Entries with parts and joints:
+-------+

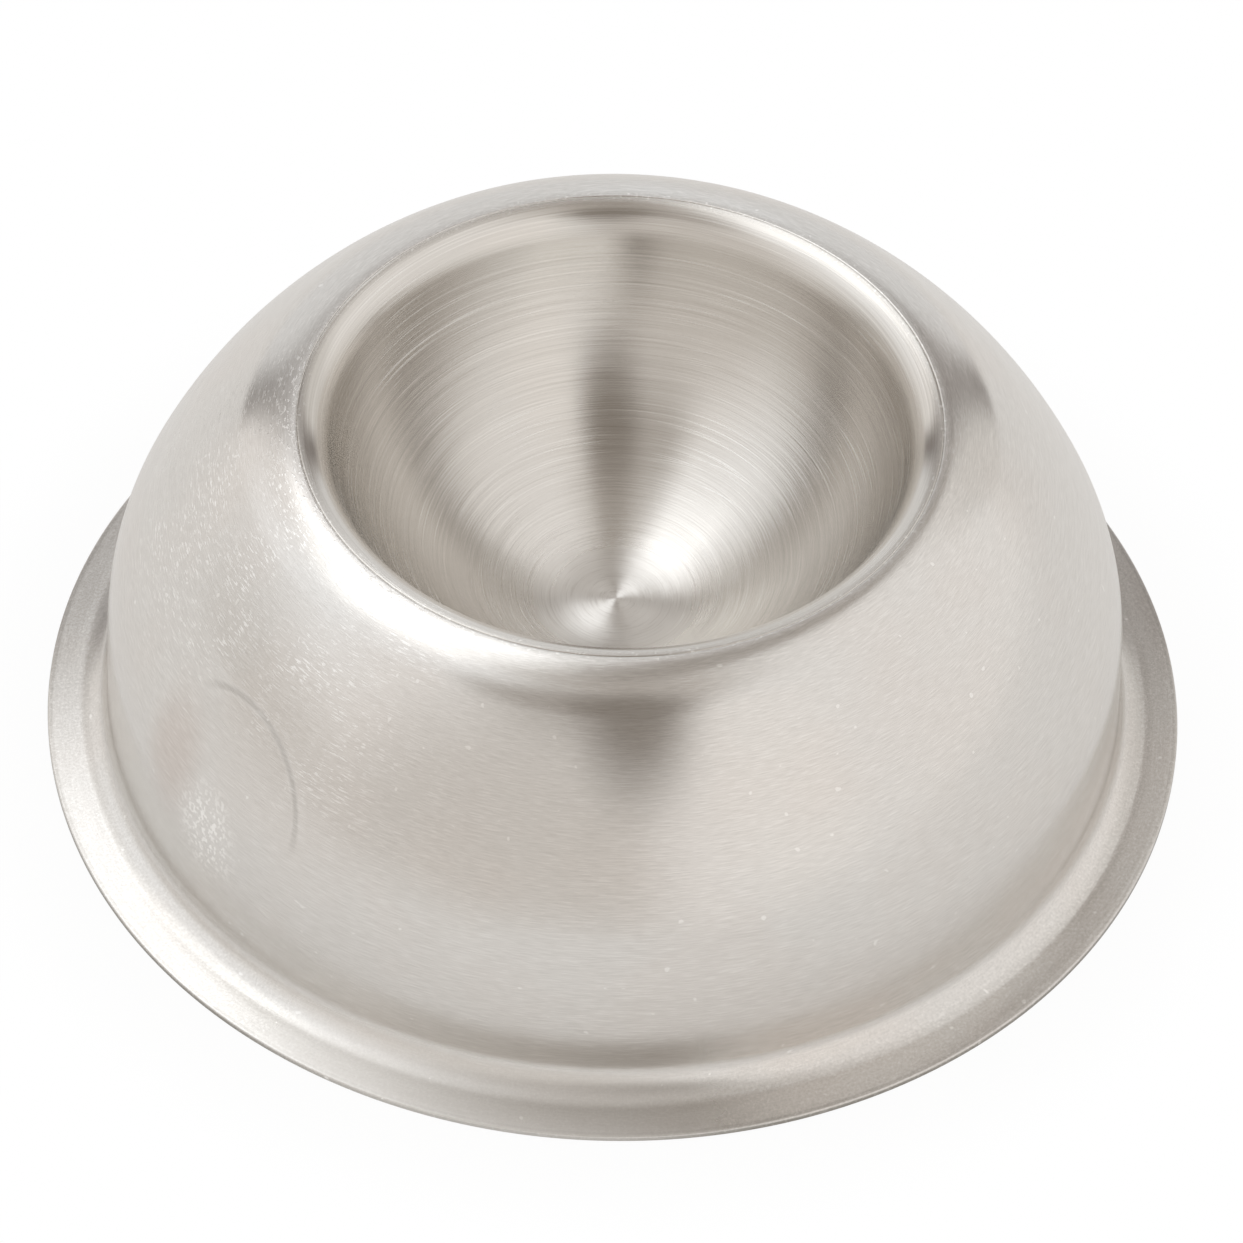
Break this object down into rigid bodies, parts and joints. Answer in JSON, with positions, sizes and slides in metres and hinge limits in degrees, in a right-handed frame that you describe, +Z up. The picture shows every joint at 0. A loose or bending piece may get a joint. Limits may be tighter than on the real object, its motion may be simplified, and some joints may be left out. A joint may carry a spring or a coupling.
{
  "type": "egg cup",
  "caption": "Low domed egg cup in satin stainless steel: a round egg bowl set in a pressed shell that turns out at the bottom into a flat foot flange.",
  "frame": {"origin": "centre of the foot ring, on the plane that the cup stands on", "axes": "+Z up along the cup's axis, through the middle of the egg bowl; +Y points away from the viewer of the reference picture, so that -Y is the cup's front; +X is to the right"},
  "size_m": [0.085, 0.085, 0.03],
  "materials": {
    "satin_shell": "satin, finely brushed round the cup, with short bright scuffs",
    "turned_bowl": "turned, with fine concentric lines"
  },
  "bodies": {
    "root": {"outer_shell": "satin_shell", "egg_bowl": "turned_bowl"}
  },
  "joints": []
}
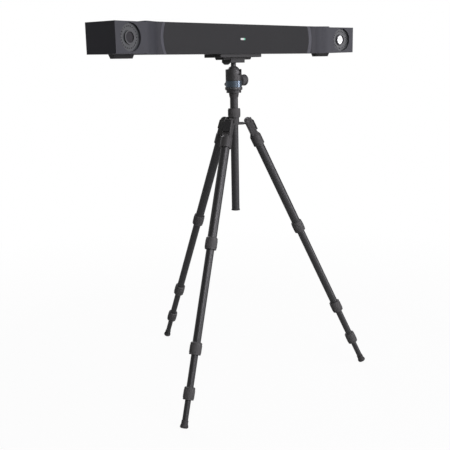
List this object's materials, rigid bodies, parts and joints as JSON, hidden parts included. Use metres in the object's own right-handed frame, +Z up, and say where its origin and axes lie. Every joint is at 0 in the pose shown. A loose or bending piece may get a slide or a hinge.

+-------+

▶ [PROBLEM DETAILS] Reproduce every line above without error.

▶ [SOLUTION BELOW]
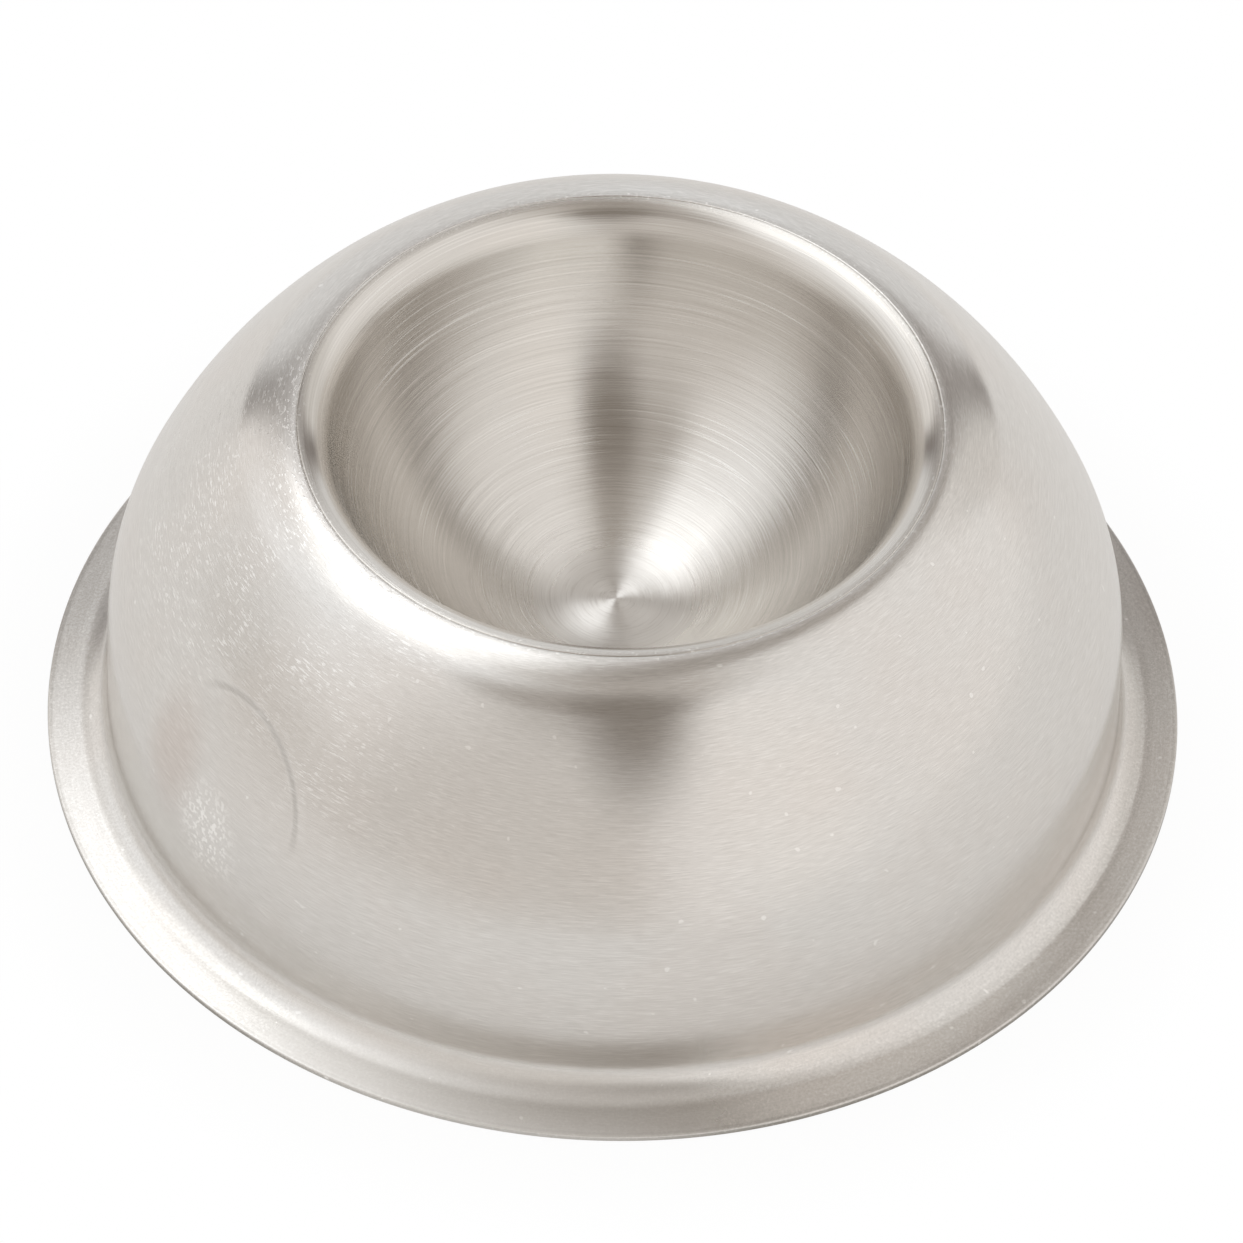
Break this object down into rigid bodies, parts and joints. Answer in JSON, with positions, sizes and slides in metres and hinge limits in degrees, in a right-handed frame that you describe, +Z up. The picture shows every joint at 0. A loose or bending piece may get a joint. Limits may be tighter than on the real object, its motion may be simplified, and some joints may be left out. A joint may carry a spring or a coupling.
{
  "type": "egg cup",
  "caption": "Low domed egg cup in satin stainless steel: a round egg bowl set in a pressed shell that turns out at the bottom into a flat foot flange.",
  "frame": {"origin": "centre of the foot ring, on the plane that the cup stands on", "axes": "+Z up along the cup's axis, through the middle of the egg bowl; +Y points away from the viewer of the reference picture, so that -Y is the cup's front; +X is to the right"},
  "size_m": [0.085, 0.085, 0.03],
  "materials": {
    "satin_shell": "satin, finely brushed round the cup, with short bright scuffs",
    "turned_bowl": "turned, with fine concentric lines"
  },
  "bodies": {
    "root": {"outer_shell": "satin_shell", "egg_bowl": "turned_bowl"}
  },
  "joints": []
}
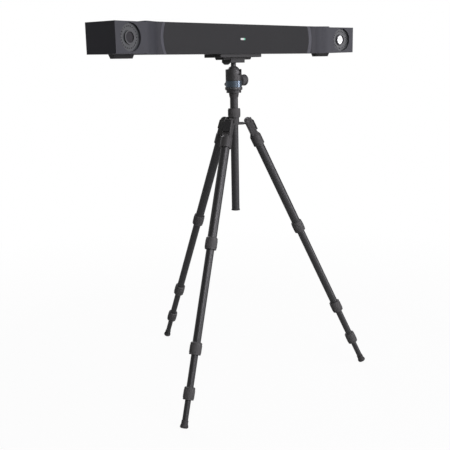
List this object's materials, rigid bodies, parts and joints as JSON, hidden parts included. Use metres in the object's own right-handed frame, +Z up, and say where its origin and axes lie. Every joint is at 0 in the pose shown. A loose or bending piece may get a slide or a hinge.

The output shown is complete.